Copy exactly the lines from the start of the data below through the one that carries "corner_r = 6.3; // [5:0.1:7]", and only those.

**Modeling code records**
++++++++++++++++++++
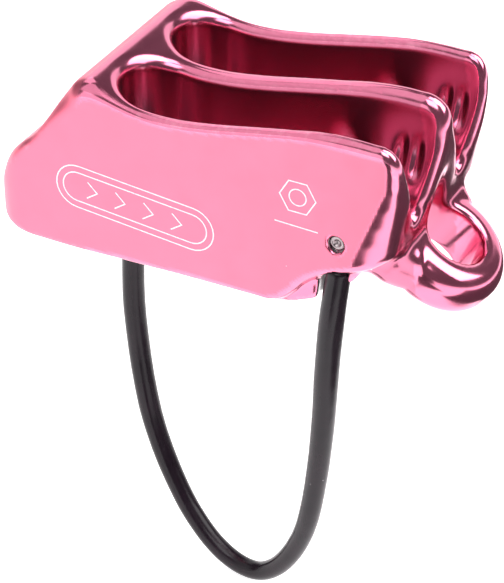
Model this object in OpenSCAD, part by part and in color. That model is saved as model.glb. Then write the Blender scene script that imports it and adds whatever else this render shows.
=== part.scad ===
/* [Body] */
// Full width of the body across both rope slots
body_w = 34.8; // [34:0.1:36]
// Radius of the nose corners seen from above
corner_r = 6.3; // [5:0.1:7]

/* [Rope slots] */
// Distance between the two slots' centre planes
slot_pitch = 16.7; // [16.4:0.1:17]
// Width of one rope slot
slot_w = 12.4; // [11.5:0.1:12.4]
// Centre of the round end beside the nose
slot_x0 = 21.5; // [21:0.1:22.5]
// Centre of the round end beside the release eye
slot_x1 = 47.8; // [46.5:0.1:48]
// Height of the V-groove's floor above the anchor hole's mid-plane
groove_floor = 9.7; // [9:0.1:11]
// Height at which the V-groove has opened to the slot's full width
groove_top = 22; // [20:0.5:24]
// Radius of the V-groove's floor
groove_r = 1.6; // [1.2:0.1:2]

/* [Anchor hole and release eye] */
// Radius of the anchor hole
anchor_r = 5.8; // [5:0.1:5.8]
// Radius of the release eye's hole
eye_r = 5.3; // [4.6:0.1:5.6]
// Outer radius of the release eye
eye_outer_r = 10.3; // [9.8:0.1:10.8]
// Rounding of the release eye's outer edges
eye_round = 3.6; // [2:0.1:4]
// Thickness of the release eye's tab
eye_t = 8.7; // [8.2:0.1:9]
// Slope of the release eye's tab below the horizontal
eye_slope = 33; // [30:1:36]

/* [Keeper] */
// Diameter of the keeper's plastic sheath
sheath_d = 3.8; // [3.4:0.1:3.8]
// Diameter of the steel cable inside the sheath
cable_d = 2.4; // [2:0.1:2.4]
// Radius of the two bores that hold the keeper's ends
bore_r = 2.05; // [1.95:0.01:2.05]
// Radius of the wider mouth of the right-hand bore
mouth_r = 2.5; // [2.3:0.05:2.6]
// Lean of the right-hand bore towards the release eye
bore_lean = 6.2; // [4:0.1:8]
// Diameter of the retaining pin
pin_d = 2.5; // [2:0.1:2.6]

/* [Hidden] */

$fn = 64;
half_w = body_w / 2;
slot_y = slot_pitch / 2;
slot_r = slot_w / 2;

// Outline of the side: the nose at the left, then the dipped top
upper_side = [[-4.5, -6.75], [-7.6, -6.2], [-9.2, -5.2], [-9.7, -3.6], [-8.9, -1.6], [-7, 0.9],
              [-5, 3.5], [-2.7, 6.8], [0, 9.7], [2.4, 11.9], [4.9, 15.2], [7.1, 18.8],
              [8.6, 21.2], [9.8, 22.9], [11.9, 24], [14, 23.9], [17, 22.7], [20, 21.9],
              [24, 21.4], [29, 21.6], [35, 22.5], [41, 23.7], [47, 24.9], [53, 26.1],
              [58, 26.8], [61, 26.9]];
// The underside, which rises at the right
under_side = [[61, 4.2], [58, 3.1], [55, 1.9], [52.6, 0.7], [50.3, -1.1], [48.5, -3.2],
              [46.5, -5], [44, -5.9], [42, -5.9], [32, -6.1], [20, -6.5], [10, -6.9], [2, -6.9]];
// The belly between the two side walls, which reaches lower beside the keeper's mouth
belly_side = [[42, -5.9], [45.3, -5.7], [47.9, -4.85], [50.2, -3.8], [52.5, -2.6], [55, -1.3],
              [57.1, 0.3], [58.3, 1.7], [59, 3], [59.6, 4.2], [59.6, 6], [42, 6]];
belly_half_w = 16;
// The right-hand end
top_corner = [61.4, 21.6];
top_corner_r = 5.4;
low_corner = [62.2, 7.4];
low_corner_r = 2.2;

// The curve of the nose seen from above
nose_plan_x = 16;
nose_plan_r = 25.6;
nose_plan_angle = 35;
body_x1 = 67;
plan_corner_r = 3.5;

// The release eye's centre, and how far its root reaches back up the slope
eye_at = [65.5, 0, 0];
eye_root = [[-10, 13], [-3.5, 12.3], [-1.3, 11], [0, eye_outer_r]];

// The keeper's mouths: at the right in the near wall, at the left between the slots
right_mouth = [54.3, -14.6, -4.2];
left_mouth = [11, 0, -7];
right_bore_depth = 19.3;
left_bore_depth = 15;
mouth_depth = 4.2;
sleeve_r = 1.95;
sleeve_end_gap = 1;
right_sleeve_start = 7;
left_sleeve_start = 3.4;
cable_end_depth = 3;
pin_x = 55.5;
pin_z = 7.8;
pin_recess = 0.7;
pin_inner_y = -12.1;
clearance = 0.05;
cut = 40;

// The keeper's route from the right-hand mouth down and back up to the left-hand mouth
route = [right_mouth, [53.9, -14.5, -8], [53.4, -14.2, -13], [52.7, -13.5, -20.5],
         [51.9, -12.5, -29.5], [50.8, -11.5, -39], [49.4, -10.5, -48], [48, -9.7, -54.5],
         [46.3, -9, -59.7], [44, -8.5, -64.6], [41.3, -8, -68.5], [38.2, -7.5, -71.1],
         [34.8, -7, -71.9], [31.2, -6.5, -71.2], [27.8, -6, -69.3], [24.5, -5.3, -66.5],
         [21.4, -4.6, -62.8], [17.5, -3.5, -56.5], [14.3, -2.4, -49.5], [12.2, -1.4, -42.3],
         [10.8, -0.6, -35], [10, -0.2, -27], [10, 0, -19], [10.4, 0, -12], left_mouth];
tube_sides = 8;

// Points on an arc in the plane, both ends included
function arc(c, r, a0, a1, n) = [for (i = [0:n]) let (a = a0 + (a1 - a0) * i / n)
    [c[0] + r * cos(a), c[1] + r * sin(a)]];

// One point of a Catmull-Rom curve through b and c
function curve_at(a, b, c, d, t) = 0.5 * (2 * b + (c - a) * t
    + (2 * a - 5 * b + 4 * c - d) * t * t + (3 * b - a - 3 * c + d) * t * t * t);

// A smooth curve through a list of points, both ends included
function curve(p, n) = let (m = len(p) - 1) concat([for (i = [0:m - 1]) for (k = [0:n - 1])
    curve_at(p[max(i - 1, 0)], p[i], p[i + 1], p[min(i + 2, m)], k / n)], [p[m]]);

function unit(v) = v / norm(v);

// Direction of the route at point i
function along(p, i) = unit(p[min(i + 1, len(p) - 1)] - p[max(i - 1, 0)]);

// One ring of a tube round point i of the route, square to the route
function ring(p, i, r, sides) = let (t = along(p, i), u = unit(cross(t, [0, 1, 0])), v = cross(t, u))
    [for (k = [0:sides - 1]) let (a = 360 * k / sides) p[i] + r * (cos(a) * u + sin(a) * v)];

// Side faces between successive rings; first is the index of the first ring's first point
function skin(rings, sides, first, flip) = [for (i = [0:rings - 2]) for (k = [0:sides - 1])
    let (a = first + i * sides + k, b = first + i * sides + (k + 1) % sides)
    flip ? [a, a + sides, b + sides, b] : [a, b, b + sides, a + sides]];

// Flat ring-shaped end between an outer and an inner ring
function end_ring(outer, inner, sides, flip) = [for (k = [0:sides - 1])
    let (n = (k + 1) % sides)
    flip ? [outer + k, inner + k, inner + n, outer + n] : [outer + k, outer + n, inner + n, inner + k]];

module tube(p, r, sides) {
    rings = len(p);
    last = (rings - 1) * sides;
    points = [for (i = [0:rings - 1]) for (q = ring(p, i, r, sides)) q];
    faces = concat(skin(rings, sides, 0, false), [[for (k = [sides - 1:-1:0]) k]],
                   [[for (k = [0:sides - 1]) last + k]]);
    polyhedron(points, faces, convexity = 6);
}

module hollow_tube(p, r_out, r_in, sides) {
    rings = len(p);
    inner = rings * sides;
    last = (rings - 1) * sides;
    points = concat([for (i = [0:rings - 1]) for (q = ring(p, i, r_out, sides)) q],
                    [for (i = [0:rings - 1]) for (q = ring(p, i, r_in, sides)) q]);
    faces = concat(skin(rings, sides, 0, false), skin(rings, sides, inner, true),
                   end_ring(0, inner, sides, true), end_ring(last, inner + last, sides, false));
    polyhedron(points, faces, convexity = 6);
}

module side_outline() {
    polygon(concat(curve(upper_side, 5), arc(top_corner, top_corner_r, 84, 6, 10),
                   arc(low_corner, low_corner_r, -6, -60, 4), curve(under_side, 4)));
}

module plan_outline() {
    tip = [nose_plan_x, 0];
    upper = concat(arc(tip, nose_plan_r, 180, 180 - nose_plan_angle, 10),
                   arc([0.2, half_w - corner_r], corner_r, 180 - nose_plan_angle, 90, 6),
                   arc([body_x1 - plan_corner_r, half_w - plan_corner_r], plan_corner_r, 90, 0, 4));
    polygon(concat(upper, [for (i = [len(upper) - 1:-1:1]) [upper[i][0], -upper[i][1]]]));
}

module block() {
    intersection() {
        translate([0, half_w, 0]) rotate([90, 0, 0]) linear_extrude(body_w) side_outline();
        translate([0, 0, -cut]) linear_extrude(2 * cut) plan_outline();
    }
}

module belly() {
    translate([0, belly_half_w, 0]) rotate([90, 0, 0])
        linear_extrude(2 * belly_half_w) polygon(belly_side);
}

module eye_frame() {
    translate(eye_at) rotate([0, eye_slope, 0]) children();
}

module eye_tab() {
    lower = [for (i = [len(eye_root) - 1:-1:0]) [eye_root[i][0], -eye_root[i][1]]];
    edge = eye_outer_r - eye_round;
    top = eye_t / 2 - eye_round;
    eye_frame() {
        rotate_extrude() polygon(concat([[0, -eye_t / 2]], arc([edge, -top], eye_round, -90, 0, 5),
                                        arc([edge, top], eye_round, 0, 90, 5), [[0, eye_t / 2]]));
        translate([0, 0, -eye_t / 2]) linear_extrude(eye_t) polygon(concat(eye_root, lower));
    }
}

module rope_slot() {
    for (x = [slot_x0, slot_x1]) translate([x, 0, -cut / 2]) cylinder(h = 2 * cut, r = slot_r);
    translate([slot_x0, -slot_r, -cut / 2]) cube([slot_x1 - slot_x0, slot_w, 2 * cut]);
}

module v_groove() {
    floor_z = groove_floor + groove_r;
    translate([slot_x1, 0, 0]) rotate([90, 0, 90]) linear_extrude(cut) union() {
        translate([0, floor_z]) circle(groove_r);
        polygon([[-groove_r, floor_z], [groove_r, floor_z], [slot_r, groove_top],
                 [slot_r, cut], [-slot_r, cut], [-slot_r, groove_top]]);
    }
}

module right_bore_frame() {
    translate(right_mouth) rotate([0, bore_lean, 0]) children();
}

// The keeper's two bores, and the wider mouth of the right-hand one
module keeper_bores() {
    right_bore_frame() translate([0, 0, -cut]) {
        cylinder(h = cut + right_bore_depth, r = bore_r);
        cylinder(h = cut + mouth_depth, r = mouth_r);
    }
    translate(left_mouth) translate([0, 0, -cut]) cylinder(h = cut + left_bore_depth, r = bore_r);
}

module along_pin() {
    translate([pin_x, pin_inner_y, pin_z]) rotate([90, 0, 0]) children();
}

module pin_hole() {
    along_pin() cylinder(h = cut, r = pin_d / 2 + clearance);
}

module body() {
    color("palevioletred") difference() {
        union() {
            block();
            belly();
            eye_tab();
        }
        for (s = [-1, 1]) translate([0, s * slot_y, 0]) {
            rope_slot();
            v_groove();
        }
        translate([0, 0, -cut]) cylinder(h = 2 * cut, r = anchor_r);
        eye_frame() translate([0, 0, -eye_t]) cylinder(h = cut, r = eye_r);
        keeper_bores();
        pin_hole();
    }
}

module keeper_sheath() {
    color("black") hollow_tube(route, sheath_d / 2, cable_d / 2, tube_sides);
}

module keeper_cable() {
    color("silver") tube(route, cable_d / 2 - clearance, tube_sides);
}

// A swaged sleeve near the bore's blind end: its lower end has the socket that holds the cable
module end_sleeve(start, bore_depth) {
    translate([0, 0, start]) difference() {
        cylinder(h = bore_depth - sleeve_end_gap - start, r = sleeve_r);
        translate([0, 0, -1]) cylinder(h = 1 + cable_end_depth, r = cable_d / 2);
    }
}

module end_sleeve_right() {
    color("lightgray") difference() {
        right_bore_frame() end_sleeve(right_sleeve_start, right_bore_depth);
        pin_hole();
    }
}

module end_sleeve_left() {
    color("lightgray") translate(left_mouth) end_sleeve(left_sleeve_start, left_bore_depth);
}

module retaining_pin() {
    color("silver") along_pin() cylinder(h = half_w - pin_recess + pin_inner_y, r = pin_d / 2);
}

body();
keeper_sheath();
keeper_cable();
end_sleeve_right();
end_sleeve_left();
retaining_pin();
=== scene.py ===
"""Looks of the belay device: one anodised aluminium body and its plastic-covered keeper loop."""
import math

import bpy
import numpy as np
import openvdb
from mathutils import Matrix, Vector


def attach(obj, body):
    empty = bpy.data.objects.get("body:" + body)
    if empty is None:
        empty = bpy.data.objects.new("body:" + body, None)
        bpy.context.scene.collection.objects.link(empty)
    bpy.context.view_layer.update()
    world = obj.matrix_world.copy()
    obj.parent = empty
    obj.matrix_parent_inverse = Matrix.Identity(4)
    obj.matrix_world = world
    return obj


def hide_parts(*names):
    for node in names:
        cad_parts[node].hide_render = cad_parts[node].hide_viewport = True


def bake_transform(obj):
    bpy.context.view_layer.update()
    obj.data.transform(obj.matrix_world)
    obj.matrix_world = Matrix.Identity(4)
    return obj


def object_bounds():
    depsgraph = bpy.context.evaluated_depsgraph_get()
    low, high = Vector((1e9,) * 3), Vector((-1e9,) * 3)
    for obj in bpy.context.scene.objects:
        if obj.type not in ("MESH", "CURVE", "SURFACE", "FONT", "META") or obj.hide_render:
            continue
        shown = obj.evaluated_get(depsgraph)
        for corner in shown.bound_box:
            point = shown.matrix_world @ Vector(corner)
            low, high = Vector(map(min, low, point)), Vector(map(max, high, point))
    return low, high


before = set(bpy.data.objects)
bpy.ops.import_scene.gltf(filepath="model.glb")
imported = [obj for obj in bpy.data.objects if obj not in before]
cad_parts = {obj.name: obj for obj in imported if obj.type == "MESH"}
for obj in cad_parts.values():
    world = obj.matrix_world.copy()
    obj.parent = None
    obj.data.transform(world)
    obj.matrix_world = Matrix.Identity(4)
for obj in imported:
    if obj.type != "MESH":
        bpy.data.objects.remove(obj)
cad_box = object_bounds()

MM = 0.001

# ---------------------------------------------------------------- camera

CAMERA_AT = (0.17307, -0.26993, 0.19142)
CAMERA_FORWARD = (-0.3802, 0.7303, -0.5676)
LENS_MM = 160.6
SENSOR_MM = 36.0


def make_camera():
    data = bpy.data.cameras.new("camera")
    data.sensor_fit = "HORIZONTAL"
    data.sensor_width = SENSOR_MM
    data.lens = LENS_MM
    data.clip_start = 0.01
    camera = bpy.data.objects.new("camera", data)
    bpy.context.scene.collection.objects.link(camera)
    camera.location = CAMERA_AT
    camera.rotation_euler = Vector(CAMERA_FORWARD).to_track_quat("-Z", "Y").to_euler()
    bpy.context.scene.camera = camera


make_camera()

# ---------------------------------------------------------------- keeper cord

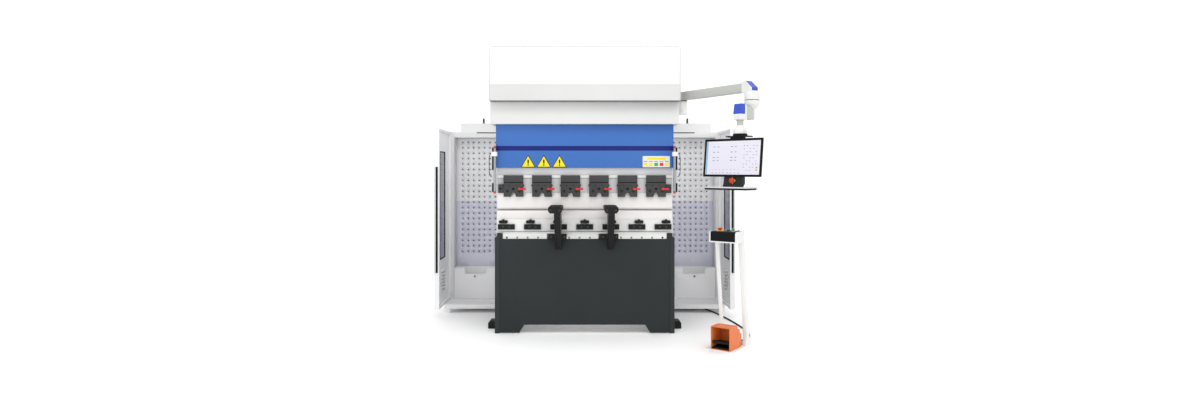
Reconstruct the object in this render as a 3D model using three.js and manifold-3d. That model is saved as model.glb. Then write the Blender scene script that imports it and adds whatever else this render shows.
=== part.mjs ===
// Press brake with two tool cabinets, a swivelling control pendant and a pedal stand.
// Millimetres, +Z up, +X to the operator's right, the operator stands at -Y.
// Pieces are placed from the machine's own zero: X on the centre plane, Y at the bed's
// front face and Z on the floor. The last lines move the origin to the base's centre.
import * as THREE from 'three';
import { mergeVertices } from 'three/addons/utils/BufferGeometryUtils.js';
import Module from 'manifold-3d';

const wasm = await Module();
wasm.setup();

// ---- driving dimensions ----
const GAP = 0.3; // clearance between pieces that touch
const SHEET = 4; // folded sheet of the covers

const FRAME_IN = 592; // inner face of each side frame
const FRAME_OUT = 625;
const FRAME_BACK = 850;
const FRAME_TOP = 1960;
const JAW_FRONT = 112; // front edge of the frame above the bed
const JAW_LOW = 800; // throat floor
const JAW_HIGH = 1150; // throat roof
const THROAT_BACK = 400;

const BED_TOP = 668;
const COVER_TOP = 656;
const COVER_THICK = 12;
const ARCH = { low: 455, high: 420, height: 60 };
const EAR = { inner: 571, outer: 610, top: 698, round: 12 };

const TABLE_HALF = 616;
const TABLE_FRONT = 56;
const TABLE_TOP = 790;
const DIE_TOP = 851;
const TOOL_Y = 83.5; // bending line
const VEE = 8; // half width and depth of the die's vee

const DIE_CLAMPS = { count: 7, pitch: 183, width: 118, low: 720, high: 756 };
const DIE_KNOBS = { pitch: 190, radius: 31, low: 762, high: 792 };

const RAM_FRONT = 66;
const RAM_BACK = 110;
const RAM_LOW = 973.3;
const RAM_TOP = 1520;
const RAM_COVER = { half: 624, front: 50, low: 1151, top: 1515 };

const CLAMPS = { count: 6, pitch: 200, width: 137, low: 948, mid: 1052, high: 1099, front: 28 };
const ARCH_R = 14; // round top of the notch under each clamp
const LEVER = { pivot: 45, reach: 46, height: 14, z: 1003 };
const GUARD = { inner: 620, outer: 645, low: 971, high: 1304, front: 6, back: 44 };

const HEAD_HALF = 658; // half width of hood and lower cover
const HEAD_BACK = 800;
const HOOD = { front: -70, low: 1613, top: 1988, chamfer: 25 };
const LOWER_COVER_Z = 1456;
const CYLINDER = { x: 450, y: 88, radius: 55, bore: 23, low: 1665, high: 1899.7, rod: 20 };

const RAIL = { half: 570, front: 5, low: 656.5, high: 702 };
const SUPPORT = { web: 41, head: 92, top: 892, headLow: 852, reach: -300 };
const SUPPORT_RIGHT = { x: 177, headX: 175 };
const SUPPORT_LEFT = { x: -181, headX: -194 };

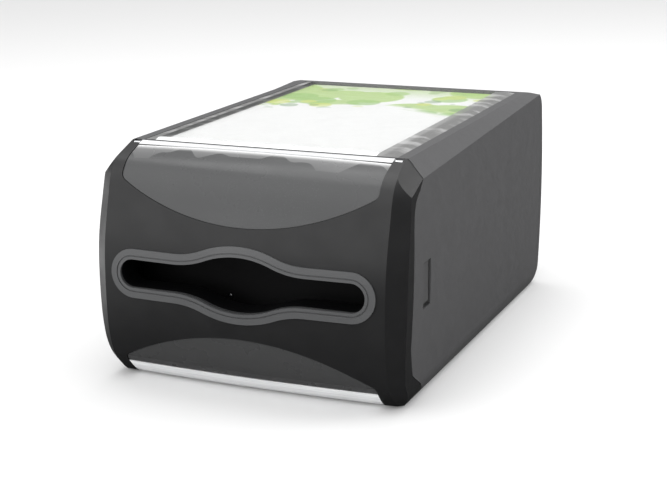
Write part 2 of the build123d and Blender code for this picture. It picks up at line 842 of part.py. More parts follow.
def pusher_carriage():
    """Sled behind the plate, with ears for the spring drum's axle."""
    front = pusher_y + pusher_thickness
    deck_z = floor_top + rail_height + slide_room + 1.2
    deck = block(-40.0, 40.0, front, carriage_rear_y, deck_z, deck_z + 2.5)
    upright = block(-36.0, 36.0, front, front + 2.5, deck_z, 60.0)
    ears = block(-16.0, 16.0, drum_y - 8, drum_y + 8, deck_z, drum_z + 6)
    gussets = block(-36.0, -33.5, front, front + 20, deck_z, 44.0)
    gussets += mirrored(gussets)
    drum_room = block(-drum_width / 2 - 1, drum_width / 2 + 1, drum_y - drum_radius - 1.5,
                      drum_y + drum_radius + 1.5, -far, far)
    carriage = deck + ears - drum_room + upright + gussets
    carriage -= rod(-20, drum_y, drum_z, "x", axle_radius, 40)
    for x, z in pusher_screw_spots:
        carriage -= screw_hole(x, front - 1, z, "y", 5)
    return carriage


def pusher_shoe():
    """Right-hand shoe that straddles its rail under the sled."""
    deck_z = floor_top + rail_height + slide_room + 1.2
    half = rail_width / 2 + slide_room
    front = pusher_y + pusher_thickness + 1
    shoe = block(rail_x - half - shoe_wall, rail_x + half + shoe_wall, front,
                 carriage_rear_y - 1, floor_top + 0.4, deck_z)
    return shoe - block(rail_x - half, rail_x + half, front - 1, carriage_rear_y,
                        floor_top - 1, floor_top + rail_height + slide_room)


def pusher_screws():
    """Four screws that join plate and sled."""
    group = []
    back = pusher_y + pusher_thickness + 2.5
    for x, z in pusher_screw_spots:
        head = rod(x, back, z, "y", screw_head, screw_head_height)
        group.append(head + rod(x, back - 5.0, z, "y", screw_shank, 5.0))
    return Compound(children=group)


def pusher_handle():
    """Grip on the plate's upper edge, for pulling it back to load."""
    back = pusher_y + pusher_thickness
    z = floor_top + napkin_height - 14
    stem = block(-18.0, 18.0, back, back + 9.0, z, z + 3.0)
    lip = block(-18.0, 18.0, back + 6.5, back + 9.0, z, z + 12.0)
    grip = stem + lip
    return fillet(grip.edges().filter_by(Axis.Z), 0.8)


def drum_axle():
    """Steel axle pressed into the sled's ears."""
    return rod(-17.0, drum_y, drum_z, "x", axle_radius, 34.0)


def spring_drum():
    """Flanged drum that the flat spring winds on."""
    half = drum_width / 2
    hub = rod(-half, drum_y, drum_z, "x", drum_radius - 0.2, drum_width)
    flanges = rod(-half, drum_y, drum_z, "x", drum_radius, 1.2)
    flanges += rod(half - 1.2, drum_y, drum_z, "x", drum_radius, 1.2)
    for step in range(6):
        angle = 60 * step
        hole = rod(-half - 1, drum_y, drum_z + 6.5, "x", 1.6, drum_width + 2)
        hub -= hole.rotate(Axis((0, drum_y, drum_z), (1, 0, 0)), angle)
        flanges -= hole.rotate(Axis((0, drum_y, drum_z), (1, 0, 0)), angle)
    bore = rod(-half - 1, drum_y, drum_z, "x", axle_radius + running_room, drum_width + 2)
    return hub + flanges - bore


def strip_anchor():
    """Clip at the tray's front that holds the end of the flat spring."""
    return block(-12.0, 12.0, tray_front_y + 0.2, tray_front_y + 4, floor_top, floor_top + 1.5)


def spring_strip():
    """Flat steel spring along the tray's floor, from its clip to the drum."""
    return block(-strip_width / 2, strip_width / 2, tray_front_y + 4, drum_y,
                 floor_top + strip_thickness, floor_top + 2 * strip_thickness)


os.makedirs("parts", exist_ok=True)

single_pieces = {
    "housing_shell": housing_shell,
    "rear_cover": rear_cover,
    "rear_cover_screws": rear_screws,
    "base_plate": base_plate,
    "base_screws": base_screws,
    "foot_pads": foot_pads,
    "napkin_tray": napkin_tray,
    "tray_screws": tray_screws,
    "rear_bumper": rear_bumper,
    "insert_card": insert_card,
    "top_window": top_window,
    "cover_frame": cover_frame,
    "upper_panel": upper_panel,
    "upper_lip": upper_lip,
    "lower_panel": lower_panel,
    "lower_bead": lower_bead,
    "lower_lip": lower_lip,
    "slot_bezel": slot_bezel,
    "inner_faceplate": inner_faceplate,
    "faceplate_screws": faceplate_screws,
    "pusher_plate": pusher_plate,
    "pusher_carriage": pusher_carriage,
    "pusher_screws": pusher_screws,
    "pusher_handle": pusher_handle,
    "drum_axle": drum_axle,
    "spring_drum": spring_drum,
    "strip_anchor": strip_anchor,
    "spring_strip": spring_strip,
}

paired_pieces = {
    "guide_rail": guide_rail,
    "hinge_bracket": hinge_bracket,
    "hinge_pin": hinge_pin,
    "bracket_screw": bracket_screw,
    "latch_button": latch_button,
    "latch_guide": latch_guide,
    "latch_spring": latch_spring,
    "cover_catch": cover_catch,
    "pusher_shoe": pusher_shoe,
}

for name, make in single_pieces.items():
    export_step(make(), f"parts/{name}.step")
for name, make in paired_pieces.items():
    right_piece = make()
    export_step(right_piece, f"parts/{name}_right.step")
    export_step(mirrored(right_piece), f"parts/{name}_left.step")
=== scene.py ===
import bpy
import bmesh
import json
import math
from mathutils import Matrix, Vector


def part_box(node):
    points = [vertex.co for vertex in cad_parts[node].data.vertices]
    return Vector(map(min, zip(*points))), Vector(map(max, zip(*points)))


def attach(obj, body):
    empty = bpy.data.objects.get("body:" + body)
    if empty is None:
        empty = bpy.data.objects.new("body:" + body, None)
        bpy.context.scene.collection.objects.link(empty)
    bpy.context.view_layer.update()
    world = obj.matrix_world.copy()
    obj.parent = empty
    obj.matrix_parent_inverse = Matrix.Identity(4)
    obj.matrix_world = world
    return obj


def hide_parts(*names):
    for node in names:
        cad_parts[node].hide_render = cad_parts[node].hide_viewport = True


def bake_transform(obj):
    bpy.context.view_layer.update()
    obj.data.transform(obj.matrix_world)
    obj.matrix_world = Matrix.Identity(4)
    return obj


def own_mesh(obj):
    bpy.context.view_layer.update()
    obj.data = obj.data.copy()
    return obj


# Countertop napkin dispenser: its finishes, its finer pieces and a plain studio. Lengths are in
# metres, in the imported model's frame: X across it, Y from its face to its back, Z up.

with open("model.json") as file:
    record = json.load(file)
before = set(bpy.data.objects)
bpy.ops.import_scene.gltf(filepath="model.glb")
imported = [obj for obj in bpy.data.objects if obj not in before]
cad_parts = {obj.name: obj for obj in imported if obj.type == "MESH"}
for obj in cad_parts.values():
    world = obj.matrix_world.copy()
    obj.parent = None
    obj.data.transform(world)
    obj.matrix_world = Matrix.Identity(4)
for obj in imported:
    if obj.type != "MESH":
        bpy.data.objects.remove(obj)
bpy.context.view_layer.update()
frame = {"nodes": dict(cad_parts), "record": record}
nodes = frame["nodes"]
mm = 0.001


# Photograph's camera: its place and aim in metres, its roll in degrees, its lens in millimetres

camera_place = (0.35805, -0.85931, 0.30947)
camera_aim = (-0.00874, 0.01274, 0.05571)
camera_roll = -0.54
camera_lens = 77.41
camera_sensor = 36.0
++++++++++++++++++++
**RIGHT ANSWER**
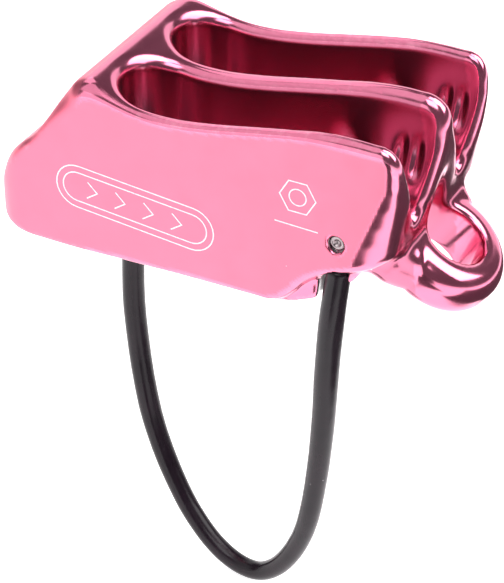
Model this object in OpenSCAD, part by part and in color. That model is saved as model.glb. Then write the Blender scene script that imports it and adds whatever else this render shows.
=== part.scad ===
/* [Body] */
// Full width of the body across both rope slots
body_w = 34.8; // [34:0.1:36]
// Radius of the nose corners seen from above
corner_r = 6.3; // [5:0.1:7]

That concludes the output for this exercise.